EXERCISE DESCRIPTION>
Begin with the line containing "# The origin: the" and end with the line containing "in imported if"; set down that block verbatim and nothing else.

INFORMATION SHOWN>
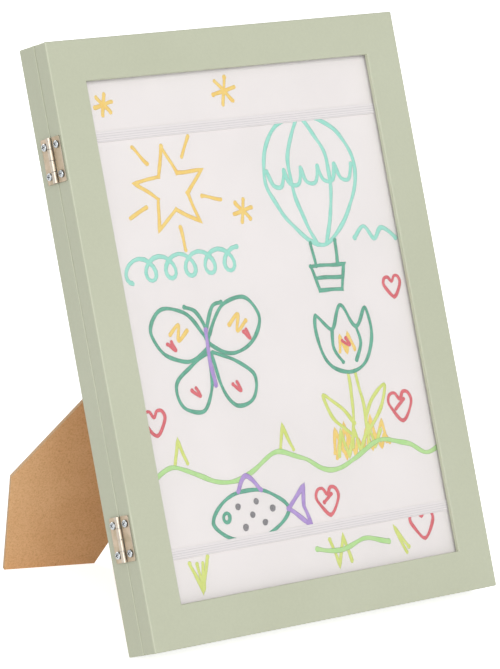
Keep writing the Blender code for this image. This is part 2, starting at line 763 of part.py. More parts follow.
def hanger():
    """A sawtooth hanger: a strip that stands off the wood in the middle, toothed below."""
    flat_end = hanger_length / 2 - hanger_foot_length
    raised = flat_end - hanger_joggle_length
    top = hanger_height / 2
    stations = [(-hanger_length / 2, 0.0, -top), (-flat_end, 0.0, -top)]
    pitch = 2 * raised / hanger_tooth_count
    for index in range(hanger_tooth_count):
        x = -raised + index * pitch
        stations.append((x, hanger_rise, -top))
        stations.append((x + pitch / 2, hanger_rise, -top + hanger_tooth_depth))
    stations += [(raised, hanger_rise, -top), (flat_end, 0.0, -top), (hanger_length / 2, 0.0, -top)]
    solid = bmesh.new()
    columns = []
    for x, lift, low in stations:
        near, far = fit_gap + lift, fit_gap + lift + hanger_sheet
        columns.append([solid.verts.new(point) for point in
                        ((x, near, low), (x, near, top), (x, far, top), (x, far, low))])
    for left, right in zip(columns, columns[1:]):
        for index in range(4):
            after = (index + 1) % 4
            solid.faces.new((left[index], left[after], right[after], right[index]))
    solid.faces.new(columns[0])
    solid.faces.new(columns[-1])
    bmesh.ops.recalc_face_normals(solid, faces=solid.faces)
    holes = [rod((x, 0, 0), (x, fit_gap + hanger_sheet + cut_overrun, 0), nail_radius + fit_gap)
             for x in hanger_nail_ends()]
    return cut(solid, holes)


# Two sawtooth hangers, for hanging the frame upright or on its side, and their nails
for name, frame in hanger_frames().items():
    piece(name, move(hanger(), frame), leaning_frame, zinc_screw)
    for side, x in zip(("left", "right"), hanger_nail_ends()):
        seat = 2 * fit_gap + hanger_sheet
        profile = [(0.0, seat - nail_length), (nail_radius, seat - nail_length + 2 * nail_radius),
                   (nail_radius, seat), (nail_head_radius, seat), (nail_head_radius, seat + nail_head_height),
                   (0.0, seat + nail_head_height)]
        upright = Matrix.Translation((x, 0, 0)) @ Matrix.Rotation(-math.pi / 2, 4, "X")
        nail = move(turned(profile, round_sides // 2), frame @ upright)
        piece(f"{name}_{side}_nail", nail, leaning_frame, steel_grey, smooth=True)

# The origin: the middle of the footprint, on the table that the frame stands on
bpy.context.view_layer.update()
corners = [made.matrix_world @ vert.co for made in bpy.data.objects if made.type == "MESH"
           for vert in made.data.vertices]
low = Vector([min(point[axis] for point in corners) for axis in range(3)])
high = Vector([max(point[axis] for point in corners) for axis in range(3)])
leaning_frame.location = Vector(((low.x + high.x) / -2, (low.y + high.y) / -2, -low.z))
bpy.context.view_layer.update()
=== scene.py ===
import math
import random

import bmesh
import bpy
from mathutils import Matrix, Vector


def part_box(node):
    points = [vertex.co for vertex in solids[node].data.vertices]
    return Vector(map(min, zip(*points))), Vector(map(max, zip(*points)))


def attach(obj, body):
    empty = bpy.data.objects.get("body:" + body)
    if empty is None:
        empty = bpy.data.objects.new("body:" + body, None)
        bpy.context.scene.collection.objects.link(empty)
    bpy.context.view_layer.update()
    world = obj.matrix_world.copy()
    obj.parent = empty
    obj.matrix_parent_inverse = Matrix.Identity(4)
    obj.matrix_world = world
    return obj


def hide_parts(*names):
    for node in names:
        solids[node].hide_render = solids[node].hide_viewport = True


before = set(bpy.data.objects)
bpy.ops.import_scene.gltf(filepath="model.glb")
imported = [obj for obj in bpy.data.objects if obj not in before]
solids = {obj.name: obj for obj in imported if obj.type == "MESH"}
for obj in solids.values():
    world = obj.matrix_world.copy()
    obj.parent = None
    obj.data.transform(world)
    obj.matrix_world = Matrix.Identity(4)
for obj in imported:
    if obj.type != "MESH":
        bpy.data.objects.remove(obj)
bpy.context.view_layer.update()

# The box: four rails of fibreboard, mitred, glued and sprayed sage green over the joints, so that
# none of them shows. A rebate behind takes the back panel, notches inside take the bands' ends.
frame_width, frame_height = 0.249, 0.336
box_front, box_back = -0.0141, 0.0
box_rail, box_back_rail, panel_rebate = 0.019, 0.014, 0.0033
on_it = 0.0001  # how near a face or an outline counts as on it
lean, panel_thickness = math.radians(20), 0.003
panel_low, panel_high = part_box("back_panel")
upright_to_table = (Matrix.Translation((panel_low + panel_high) / 2) @ Matrix.Rotation(-lean, 4, "X")
                    @ Matrix.Translation((-frame_width / 2, panel_thickness / 2, -frame_height / 2)))


def alone(piece):
    """Selects one piece and nothing else."""
    bpy.ops.object.select_all(action="DESELECT")
    piece.select_set(True)
    bpy.context.view_layer.objects.active = piece


def block(name, low, high):
    """A block between two corners, still to be shaped."""
    bpy.ops.object.select_all(action="DESELECT")
    low, high = Vector(low), Vector(high)
    bpy.ops.mesh.primitive_cube_add(size=1, location=(low + high) / 2, scale=high - low)
    bpy.ops.object.transform_apply(location=True, rotation=True, scale=True)
    made = bpy.context.object
    made.name = made.data.name = name
    return made


def rod(name, start, end, radius, sides):
    """A round bar between two points."""
    bpy.ops.object.select_all(action="DESELECT")
    start, end = Vector(start), Vector(end)
    turn = (end - start).to_track_quat("Z", "Y").to_euler()
    bpy.ops.mesh.primitive_cylinder_add(vertices=sides, radius=radius, depth=(end - start).length,
                                        location=(start + end) / 2, rotation=turn)
    bpy.ops.object.transform_apply(location=True, rotation=True, scale=True)
    made = bpy.context.object
    made.name = made.data.name = name
    return made


def pick(piece, kind, wanted):
    """In edit mode, selects the faces or edges whose middle and direction pass a test."""
    bpy.ops.mesh.select_mode(type=kind)
    bpy.ops.mesh.select_all(action="DESELECT")
    shape = bmesh.from_edit_mesh(piece.data)
    if kind == "FACE":
        for face in shape.faces:
            if wanted(face.calc_center_median(), face.normal):
                face.select_set(True)
    else:
        for edge in shape.edges:
            first, last = edge.verts[0].co, edge.verts[1].co
            if wanted((first + last) / 2, (last - first).normalized()):
                edge.select_set(True)
    bmesh.update_edit_mesh(piece.data)


def ease(piece, radius, wanted, segments=3):
    """Rounds over the edges that pass a test, or with one segment gives them a flat chamfer."""
    alone(piece)
    bpy.ops.object.mode_set(mode="EDIT")
    pick(piece, "EDGE", wanted)
    bpy.ops.mesh.bevel(offset=radius, segments=segments, affect="EDGES")
    bpy.ops.object.mode_set(mode="OBJECT")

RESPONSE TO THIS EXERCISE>
# The origin: the middle of the footprint, on the table that the frame stands on
bpy.context.view_layer.update()
corners = [made.matrix_world @ vert.co for made in bpy.data.objects if made.type == "MESH"
           for vert in made.data.vertices]
low = Vector([min(point[axis] for point in corners) for axis in range(3)])
high = Vector([max(point[axis] for point in corners) for axis in range(3)])
leaning_frame.location = Vector(((low.x + high.x) / -2, (low.y + high.y) / -2, -low.z))
bpy.context.view_layer.update()
=== scene.py ===
import math
import random

import bmesh
import bpy
from mathutils import Matrix, Vector


def part_box(node):
    points = [vertex.co for vertex in solids[node].data.vertices]
    return Vector(map(min, zip(*points))), Vector(map(max, zip(*points)))


def attach(obj, body):
    empty = bpy.data.objects.get("body:" + body)
    if empty is None:
        empty = bpy.data.objects.new("body:" + body, None)
        bpy.context.scene.collection.objects.link(empty)
    bpy.context.view_layer.update()
    world = obj.matrix_world.copy()
    obj.parent = empty
    obj.matrix_parent_inverse = Matrix.Identity(4)
    obj.matrix_world = world
    return obj


def hide_parts(*names):
    for node in names:
        solids[node].hide_render = solids[node].hide_viewport = True


before = set(bpy.data.objects)
bpy.ops.import_scene.gltf(filepath="model.glb")
imported = [obj for obj in bpy.data.objects if obj not in before]
solids = {obj.name: obj for obj in imported if obj.type == "MESH"}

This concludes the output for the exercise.